Last February we read a post by Esquire food writer John Mariani that included “Ways to Tell a Restaurant Is Bad.” It wasn’t the best writing we’ve seen, but No. 12 on the list was a doozy. “It’s one of Todd English’s restaurants.” Awesome. Just great. Oh, isn’t he that chef from Boston?
Yup. He’s our guy.
5. You embarrass us in front of our friends. Part of why we fell for you in the first place is because we know how you love a good time. But lately you’ve been making yourself a laughingstock. You appear in ads for Michelob, the, ahem, “Gourmet Lager” (July 2005). And you claim you got clocked in the eye by a wristwatch-wielding fiancée (September 2009). You get caught “sucking serious face” by Page Six spies in New York’s Meatpacking District (November 2009), and host Miss Universe pageant contestants in Las Vegas at Todd English P.U.B. (August 2010).
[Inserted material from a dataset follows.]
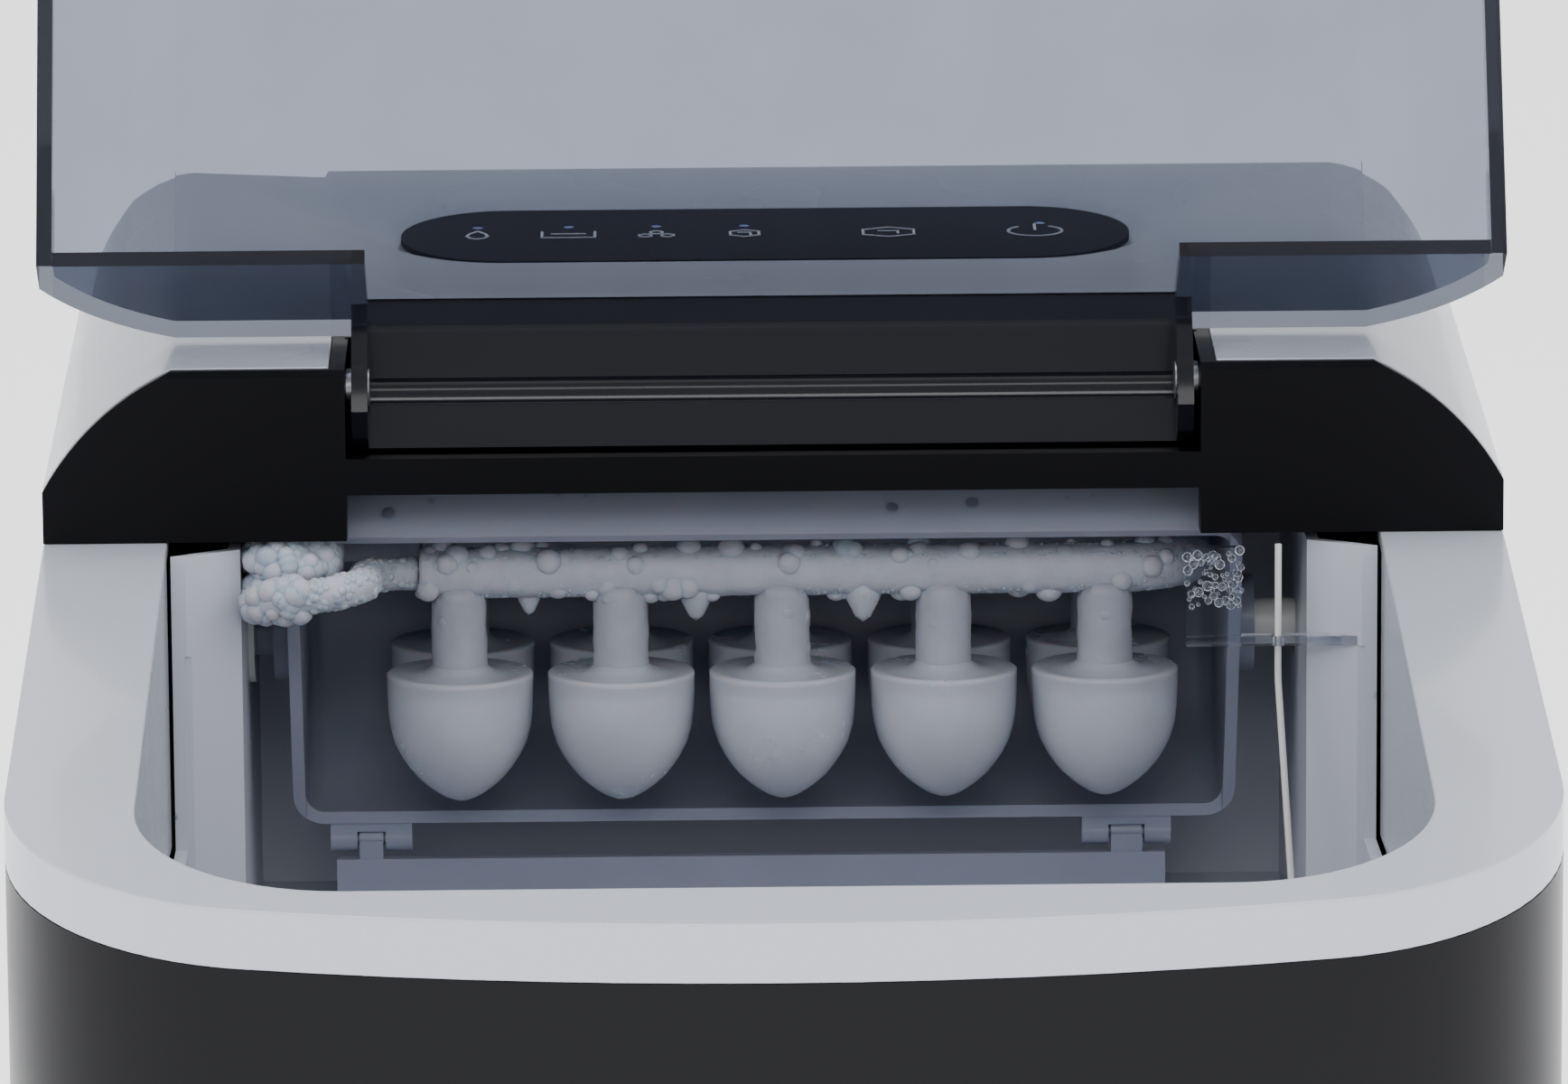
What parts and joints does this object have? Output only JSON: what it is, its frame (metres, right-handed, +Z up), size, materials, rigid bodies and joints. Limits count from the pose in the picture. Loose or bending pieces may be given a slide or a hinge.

We just loved it when you told that reporter that “If heaven is like this, sign me up! I’m going!” You throw yourself a lavish, all-night 50th birthday bash in Nantucket, complete with a frosted cake bearing your likeness and a burlesque performance by scantily clad ladies (August 2010). You ask the lead singer of a blues band performing at the NYC Wine and Food Festival to step aside and give you a turn at the mike (October 2010). Oh, and you tell Martha Stewart, on-air, about a lingerie-shopping tutorial you’ve got planned with your 20-year-old son (February 2011).
You know, Todd, it really is time we moved on. We wish you well.
*We speak metaphorically here of the restaurants we so lovingly raised with our once-beloved.